Entendendo as palavras
Na Bíblia vemos que, para o povo de Israel, a misericórdia de Deus se expressa em dois sentimentos: a compaixão e a fidelidade. Nesta junção temos dois sentimentos distintos, mas complementares. Compaixão (em hebraico, rahamim), quer significar um sentimento de apego instintivo de um ser a outro. Este sentimento tem sua origem no amor materno, no apego de uma mãe para com seus filhos. É um sentimento “entranhado”, vindo das “entranhas”. Muitas vezes confunde-se com o sentimento de ternura, de afeto e de amor. É uma contribuição feminina.
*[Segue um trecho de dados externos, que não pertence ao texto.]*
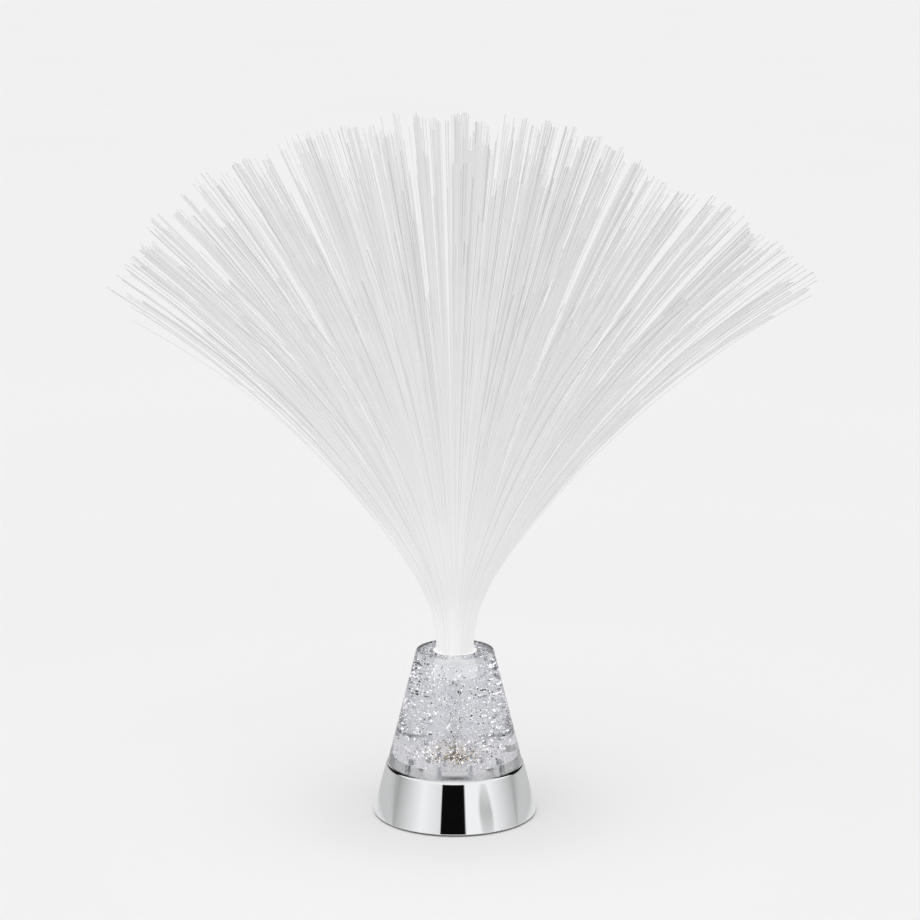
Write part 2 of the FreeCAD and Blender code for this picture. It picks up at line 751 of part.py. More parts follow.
def make_circuit_board():
    """The round board that hangs under the deck, with its LEDs facing up the tube."""
    body = new_body("circuit_board")
    raised(body, board_under, size["board_thickness"], circles=[(0, 0, size["board_radius"])])
    cut_up(body, board_under, size["board_thickness"], circles=drilled(board_screw_places, clear_radius))
    barrel = size["led_height"] - size["led_radius"]
    for colour, (x, y) in zip(("red", "green", "blue"), led_places):
        label = f"led_{colour}"
        flange = cylinder(
            f"{label}_flange", size["led_flange_radius"], size["led_flange_height"], x, y, board_top
        )
        stem = cylinder(f"{label}_stem", size["led_radius"], barrel, x, y, board_top)
        dome = doc.addObject("Part::Sphere", f"{label}_dome")
        bind(dome, "Radius", size["led_radius"])
        place(dome, x, y, board_top + barrel)
        as_piece(fused(f"{label}_whole", [flange, stem, dome]), label)
    x, y = around(size["board_radius"] - size["chip_edge"], size["chip_turn"])[0]
    chip = doc.addObject("Part::Cone", "controller_drop")
    bind(chip, "Radius1", size["chip_radius"])
    bind(chip, "Radius2", size["chip_top_radius"])
    bind(chip, "Height", size["chip_height"])
    place(chip, x, y, board_top)
    as_piece(chip, "controller_chip")
    body_size = (size["resistor_length"], size["resistor_width"], size["resistor_height"])
    distance = size["board_radius"] - size["resistor_edge"]
    places = around(distance, size["resistor_turn"], 3, size["resistor_step"])
    made = [
        block(f"resistor_{number}", body_size, x, y, board_top)
        for number, (x, y) in enumerate(places, 1)
    ]
    group("resistors", made)


# ---------------------------------------------------------------- glitter chamber


def make_cone_shell():
    """The clear cone, moulded in one with its rim and its socket tube, open from below."""
    body = new_body("cone_shell")
    foot, rim, wall = size["base_top"], size["cone_top"], size["cone_wall"]
    turned(
        body,
        [
            (cone_foot_radius, foot),
            (size["cone_top_radius"], rim),
            (socket_radius, rim),
            (socket_radius, sleeve_foot),
            (window_radius, sleeve_foot),
            (window_radius, foot),
            (tube_radius, foot),
            (tube_radius, chamber_roof),
            (cone_radius(chamber_roof) - wall, chamber_roof),
            (cone_foot_radius - wall, foot),
        ],
    )
    round_circles(body, size["rim_round"], [(size["cone_top_radius"], rim)])
    round_circles(body, size["mouth_round"], [(socket_radius, rim)])
    round_circles(body, size["cone_foot_round"], [(cone_foot_radius, foot)])


def make_chamber_floor():
    """The disc welded into the cone's foot, with a filling hole and blind screw holes."""
    body = new_body("chamber_floor")
    low, high = size["base_top"], chamber_floor_top
    inner = size["cone_wall"] + size["weld_gap"]
    hole = tube_radius + size["weld_gap"]
    turned(
        body,
        [
            (hole, low),
            (cone_radius(low) - inner, low),
            (cone_radius(high) - inner, high),
            (hole, high),
        ],
    )
    x, y = plug_place
    cut_up(body, low, size["floor_thickness"], circles=[(x, y, size["plug_radius"] + size["weld_gap"])])
    grip = size["chamber_screw_length"] - size["deck_thickness"] + size["weld_gap"]
    cut_up(body, low, grip, circles=drilled(chamber_screw_places, pilot_radius))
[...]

O segundo termo, amor (em hebraico, hesed), define a relação concreta e íntima entre dois seres. Uma relação que abarca um grande significado de sentidos: fidelidade, solidariedade, amizade, enfim, um vínculo concreto entre duas pessoas, unidas num projeto comum. Por exemplo, esta palavra hesed define o vínculo conjugal. Este termo é uma contribuição masculina. O homem, evidentemente, não tem útero. Ele tem que saber construir em si mesmo este sentimento de amor. Na parábola, o samaritano se abre ao caído porque consegue sentir, dentro de si, tanto a contribuição feminina (compaixão) quanto a contribuição masculina (misericórdia).
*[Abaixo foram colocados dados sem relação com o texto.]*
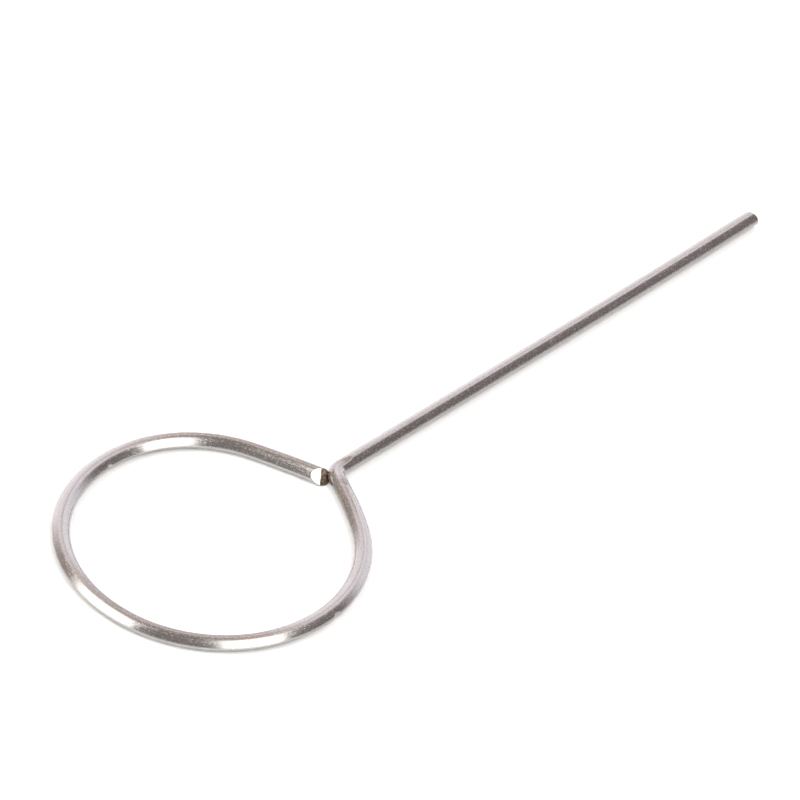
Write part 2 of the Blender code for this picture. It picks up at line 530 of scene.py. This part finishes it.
TABLE_RADIUS = 3.0
TABLE_SIDES = 96
BOARD_TONES = ((0.93, 0.95, 0.97, 1.0), (0.95, 0.97, 0.99, 1.0))
BOARD_ROUGHNESS = 0.75
BOARD_GRAIN = 60.0
SHINE_COLOUR = (0.92, 0.90, 0.88, 1.0)
SHINE_ROUGHNESS = 0.16
SHINE_SLOPE = (0.25, 0.90)  # from no shine to nothing but shine, 0 where a ray meets the board squarely
table_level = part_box("loop_wire")[0].z
round_top = bmesh.new()
bmesh.ops.create_circle(round_top, cap_ends=True, radius=TABLE_RADIUS, segments=TABLE_SIDES)
bmesh.ops.translate(round_top, verts=round_top.verts, vec=(0.0, 0.0, table_level))
table_mesh = bpy.data.meshes.new("pale_table")
round_top.to_mesh(table_mesh)
round_top.free()
table = bpy.data.objects.new("pale_table", table_mesh)
bpy.context.scene.collection.objects.link(table)


def white_board():
    """Matt white with the faintest grain to the camera, and a slanting shine to every other ray."""
    board = bpy.data.materials.new("white_board")
    board.use_nodes = True
    nodes = board.node_tree.nodes
    links = board.node_tree.links
    white = nodes["Principled BSDF"]
    white.inputs["Roughness"].default_value = BOARD_ROUGHNESS
    place = nodes.new("ShaderNodeTexCoord")
    grain = nodes.new("ShaderNodeTexNoise")
    grain.inputs["Scale"].default_value = BOARD_GRAIN
    links.new(place.outputs["Object"], grain.inputs["Vector"])
    tone = nodes.new("ShaderNodeValToRGB")
    for element, colour in zip(tone.color_ramp.elements, BOARD_TONES):
        element.color = colour
    links.new(grain.outputs[0], tone.inputs["Fac"])
    links.new(tone.outputs["Color"], white.inputs["Base Color"])
    shine = nodes.new("ShaderNodeBsdfPrincipled")
    shine.inputs["Base Color"].default_value = SHINE_COLOUR
    shine.inputs["Metallic"].default_value = 1.0
    shine.inputs["Roughness"].default_value = SHINE_ROUGHNESS
    slope = nodes.new("ShaderNodeLayerWeight")
    slope.inputs["Blend"].default_value = 0.5
    shining = nodes.new("ShaderNodeMapRange")
    shining.inputs["From Min"].default_value = SHINE_SLOPE[0]
    shining.inputs["From Max"].default_value = SHINE_SLOPE[1]
    links.new(slope.outputs["Facing"], shining.inputs["Value"])
    mirrored = nodes.new("ShaderNodeMixShader")
    links.new(shining.outputs["Result"], mirrored.inputs["Fac"])
    links.new(white.outputs[0], mirrored.inputs[1])
    links.new(shine.outputs[0], mirrored.inputs[2])
    seen = nodes.new("ShaderNodeLightPath")
    both = nodes.new("ShaderNodeMixShader")
    links.new(seen.outputs["Is Camera Ray"], both.inputs["Fac"])
    links.new(mirrored.outputs[0], both.inputs[1])
    links.new(white.outputs[0], both.inputs[2])
    links.new(both.outputs[0], nodes["Material Output"].inputs["Surface"])
    return board


table_mesh.materials.append(white_board())

# ---------------------------------------------------------------------------------------------------------
# The studio: a world of light and dark panels, like a tent of pale cloth with a lamp behind it at each front
# corner and a dark room behind the camera. The panels' places and lights are fitted so that the bands on the
# wire fall right from this scene's own camera. From elsewhere they stay where they are in the room.
# ---------------------------------------------------------------------------------------------------------

CAMERA_AZIMUTH = 39.75
CAMERA_ELEVATION = 40.48
TENT_PANELS = (  # from and to, in degrees left of the camera's right hand, its light, and that near the peak
    ("right_wall", 346.0, 384.0, (1.45, 1.42, 1.52), (1.60, 1.53, 1.60)),
    ("back_seam", 400.0, 422.0, (1.05, 1.00, 1.04), (0.90, 0.79, 0.78)),
    ("back_wall", 432.0, 476.0, (1.62, 1.52, 1.58), (0.95, 0.84, 0.83)),
    ("left_wall", 492.0, 541.0, (1.72, 1.61, 1.68), (1.62, 1.54, 1.60)),
    ("left_gap", 560.0, 572.0, (0.56, 0.45, 0.40), (1.25, 1.13, 1.10)),
    ("left_lamp", 580.5, 602.5, (3.80, 3.75, 3.60), (0.92, 0.73, 0.61)),
    ("dark_room", 604.5, 636.0, (0.38, 0.335, 0.315), (0.43, 0.375, 0.35)),
    ("right_lamp", 641.0, 662.0, (3.80, 3.75, 3.60), (0.92, 0.73, 0.61)),
    ("right_gap", 664.5, 690.0, (0.33, 0.285, 0.285), (1.45, 1.37, 1.41)),
)
PEAK_TILT = (11.0, 24.0)  # a mirror that leans less shows the camera the peak, one that leans more a panel


def level_direction(azimuth):
    """A level direction, azimuth degrees to the left of the camera's right hand."""
    turned = math.radians(azimuth + CAMERA_AZIMUTH)
    return Vector((math.cos(turned), math.sin(turned), 0.0))


def camera_side():
    """From the table towards the camera."""
    level = level_direction(270.0) * math.cos(math.radians(CAMERA_ELEVATION))
    return level + Vector((0.0, 0.0, math.sin(math.radians(CAMERA_ELEVATION))))


def light_tent():
    """The world: its panels, told apart by how a mirror would have to lean to show them to the camera."""
    world = bpy.data.worlds.new("light_tent")
    world.use_nodes = True
    nodes = world.node_tree.nodes
    links = world.node_tree.links

    def vector_math(operation, first, second):
        made = nodes.new("ShaderNodeVectorMath")
        made.operation = operation
        links.new(first, made.inputs[0])
        if second is not None:
            made.inputs[1].default_value = second
        return made

    def scalar_math(operation, first, second):
        made = nodes.new("ShaderNodeMath")
        made.operation = operation
        links.new(first, made.inputs[0])
        if isinstance(second, float):
            made.inputs[1].default_value = second
        else:
            links.new(second, made.inputs[1])
        return made.outputs[0]

    direction = nodes.new("ShaderNodeTexCoord").outputs["Generated"]
    halfway = vector_math("ADD", direction, camera_side()).outputs["Vector"]
    lean = vector_math("NORMALIZE", halfway, None).outputs["Vector"]
    to_right = vector_math("DOT_PRODUCT", lean, level_direction(0.0)).outputs["Value"]
    to_back = vector_math("DOT_PRODUCT", lean, level_direction(90.0)).outputs["Value"]
    upright = vector_math("DOT_PRODUCT", lean, (0.0, 0.0, 1.0)).outputs["Value"]
    angle = scalar_math("ARCTAN2", to_back, to_right)
    turns = scalar_math("FRACT", scalar_math("ADD", scalar_math("DIVIDE", angle, math.tau), 1.0), 0.0)

    def ring_of_cloth(which):
        """A ramp round the tent: each panel's light at its two edges, in order of angle."""
        stops = []
        for panel in TENT_PANELS:
            for edge in panel[1:3]:
                stops.append((edge % 360.0 / 360.0, panel[which]))
        stops.sort()
        made = nodes.new("ShaderNodeValToRGB")
        while len(made.color_ramp.elements) < len(stops):
            made.color_ramp.elements.new(0.5)
        for element, (place, light) in zip(made.color_ramp.elements, stops):
            element.position = place
            element.color = (*light, 1.0)
        links.new(turns, made.inputs["Fac"])
        return made.outputs["Color"]

    peak = nodes.new("ShaderNodeMapRange")
    peak.interpolation_type = "SMOOTHSTEP"
    peak.inputs["From Min"].default_value = math.cos(math.radians(PEAK_TILT[1]))
    peak.inputs["From Max"].default_value = math.cos(math.radians(PEAK_TILT[0]))
    links.new(upright, peak.inputs["Value"])
    cloth = nodes.new("ShaderNodeMix")
    cloth.data_type = "RGBA"
    links.new(ring_of_cloth(4), cloth.inputs["B"])
    links.new(peak.outputs["Result"], cloth.inputs["Factor"])
    links.new(ring_of_cloth(3), cloth.inputs["A"])
    links.new(cloth.outputs["Result"], nodes["Background"].inputs["Color"])
    return world


bpy.context.scene.world = light_tent()

# ---------------------------------------------------------------------------------------------------------
# The camera: a long lens from the front right, rolled a little so that the loop hangs down to the left.
# ---------------------------------------------------------------------------------------------------------

LENS = 1500.0
SENSOR_WIDTH = 36.0
CAMERA_DISTANCE = 1.803
CAMERA_ROLL = 7.05
AIM_FROM_MIDDLE = Vector((-0.001552, -0.000507, 0.0))

box_low, box_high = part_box("loop_wire")
aim = (box_low + box_high) / 2 + AIM_FROM_MIDDLE
azimuth = math.radians(CAMERA_AZIMUTH)
elevation = math.radians(CAMERA_ELEVATION)
level_share = math.cos(elevation)
back = Vector((math.sin(azimuth) * level_share, -math.cos(azimuth) * level_share, math.sin(elevation)))
camera_data = bpy.data.cameras.new("long_lens")
camera_data.sensor_width = SENSOR_WIDTH
camera_data.lens = LENS
camera_data.clip_end = 10.0
camera = bpy.data.objects.new("camera", camera_data)
bpy.context.scene.collection.objects.link(camera)
camera.location = aim + back * CAMERA_DISTANCE
level = (-back).to_track_quat("-Z", "Y").to_matrix()
camera.rotation_euler = (level @ Matrix.Rotation(math.radians(CAMERA_ROLL), 3, "Z")).to_euler()
bpy.context.scene.camera = camera
bpy.context.scene.view_settings.view_transform = "Standard"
A junção destas duas palavras mostra que misericórdia é um sentimento que une dois seres com laços de bondade, de piedade, de perdão, de ternura, etc. Temos uma variedade de termos em português para expressar misericórdia. Mas são palavras que podem expressar apenas um sentimento abstrato. A verdadeira misericórdia manifesta-se em gestos bem concretos. Jesus deixa isso claro quando, ao fugir da pergunta abstrata do doutor da Lei, nos ensina que, se quisermos alcançar a Vida, temos que ser misericordiosos através de gestos concretos. Assim como foi concreto o gesto do samaritano pelo caído na estrada (cf. Lc 10,25-37). O samaritano abre mão de sua viagem e passa a viver em função do caído. Foi capaz de um grande gesto de solidariedade por uma pessoa que ele sequer conhecia. Nossas relações devem ser definidas pela compaixão e pela misericórdia. Devemos estar abertos aos caídos que encontramos ao longo da vida. Jesus também ensina nas bem-aventuranças: felizes os misericordiosos porque alcançarão misericórdia (Mt 5,7). Alcançaremos a misericórdia divina se soubermos se misericordiosos com nossos irmãos e irmãs.
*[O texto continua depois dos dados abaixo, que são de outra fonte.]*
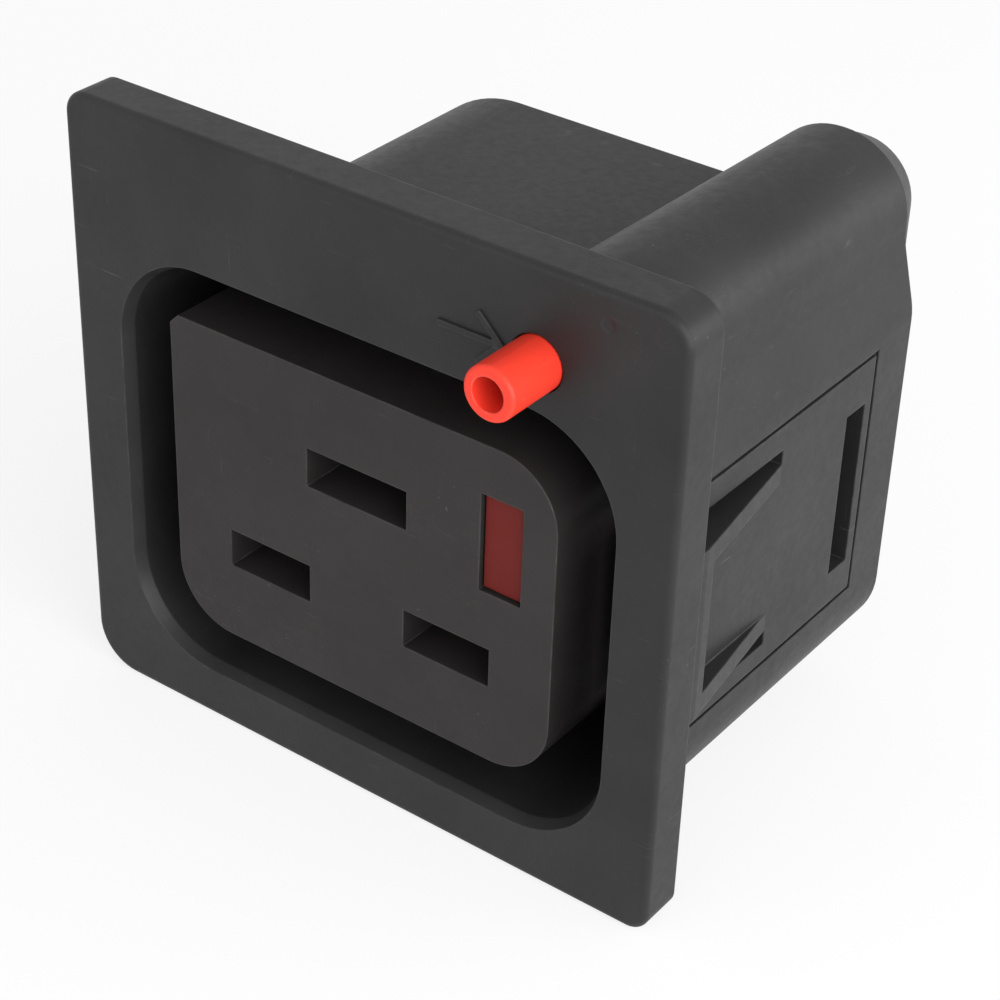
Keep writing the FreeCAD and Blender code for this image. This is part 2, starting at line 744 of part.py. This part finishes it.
# Return spring: pushes the bridge forward from the cap's rear wall
spring_start = bridge_rear + SPRING_WIRE_R
spring_end = cap_inner_end - SPRING_WIRE_R
spring_length = spring_end - spring_start
helix = Part.makeHelix(spring_length / SPRING_TURNS, spring_length, SPRING_R)
wire_points = []
for i in range(SPRING_WIRE_SIDES + 1):
    turn = 2 * math.pi * i / SPRING_WIRE_SIDES
    wire_points.append(vec(SPRING_R + SPRING_WIRE_R * math.cos(turn), 0, SPRING_WIRE_R * math.sin(turn)))
profile = Part.makePolygon(wire_points)
coil = Part.Wire(helix.Edges).makePipeShell([profile], True, True)
coil.rotate(vec(0, 0, 0), vec(1, 0, 0), -90)
coil.translate(vec(SPRING_X, spring_start, SPRING_Z))
save("return_spring", coil)
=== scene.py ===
import math

import bmesh
import bpy
from mathutils import Matrix, Vector


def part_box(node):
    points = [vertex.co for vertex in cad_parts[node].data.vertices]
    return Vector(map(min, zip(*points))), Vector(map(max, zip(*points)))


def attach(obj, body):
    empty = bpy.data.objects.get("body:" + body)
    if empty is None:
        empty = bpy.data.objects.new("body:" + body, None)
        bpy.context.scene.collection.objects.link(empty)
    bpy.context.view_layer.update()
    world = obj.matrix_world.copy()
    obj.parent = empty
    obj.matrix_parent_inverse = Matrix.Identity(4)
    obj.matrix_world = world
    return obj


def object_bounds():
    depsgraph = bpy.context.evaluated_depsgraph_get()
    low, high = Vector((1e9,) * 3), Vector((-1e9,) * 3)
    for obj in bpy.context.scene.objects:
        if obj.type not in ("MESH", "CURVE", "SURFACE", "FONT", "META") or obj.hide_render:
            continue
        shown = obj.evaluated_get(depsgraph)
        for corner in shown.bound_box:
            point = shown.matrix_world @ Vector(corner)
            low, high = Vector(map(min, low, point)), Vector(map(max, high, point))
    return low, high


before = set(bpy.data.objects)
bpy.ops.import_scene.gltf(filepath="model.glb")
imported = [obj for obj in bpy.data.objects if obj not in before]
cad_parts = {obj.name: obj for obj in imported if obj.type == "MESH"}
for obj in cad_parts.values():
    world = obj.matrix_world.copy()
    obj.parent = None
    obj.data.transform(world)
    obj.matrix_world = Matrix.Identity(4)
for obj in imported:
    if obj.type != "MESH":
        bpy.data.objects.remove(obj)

# Locking panel socket: looks, marks, light and camera.
# Lengths are in metres, and MM turns millimetres into them.
MM = 0.001
CAD_LO, CAD_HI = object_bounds()
BEZEL_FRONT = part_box("housing")[0].y
PLATE_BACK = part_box("rear_plate")[1].y
FLOOR_Z = CAD_LO.z

# Camera of the photograph, fitted to the slots and the straight edges of the front view
CAM_AZIMUTH = 35.58
CAM_ELEVATION = 32.97
CAM_ROLL = 2.09
CAM_DISTANCE = 143.30 * MM
CAM_RIGHT = 8.30 * MM
CAM_UP = 2.83 * MM
CAM_FOCAL_SHARE = 2.52866
FIT_ORIGIN = Vector((0.0, -3.0, -2.45)) * MM
SENSOR = 36.0
CLIP = (0.01, 20.0)


# Materials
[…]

No Ano Santo da Misericórdia (2015-2016), o papa Francisco afirmou que toda a ação pastoral da Igreja deveria estar voltada para o acolhimento das pessoas na ternura, no perdão e na misericórdia. Uma Igreja aberta e acolhedora seria um sinal de anúncio e de testemunho do amor de Deus para todas as pessoas necessitadas e carentes. Seria uma Igreja cuja credibilidade ajudaria nos trabalhos pastorais e na nova evangelização. Uma Igreja comprometida com uma nova evangelização anunciaria, com vigor e entusiasmo, o rosto misericordioso de Deus revelado nos gestos e palavras de Jesus de Nazaré. Esperamos que estes desejos do papa se realizem nesta Campanha da Fraternidade de 2020. Como o samaritano, somos convocados sermos compassivos e misericordiosos em nossas práticas religiosas. Mias do que gestos de culto a verdadeira religião se manifesta em nossos dons e compromissos em defesa da vida dos caídos e caídas.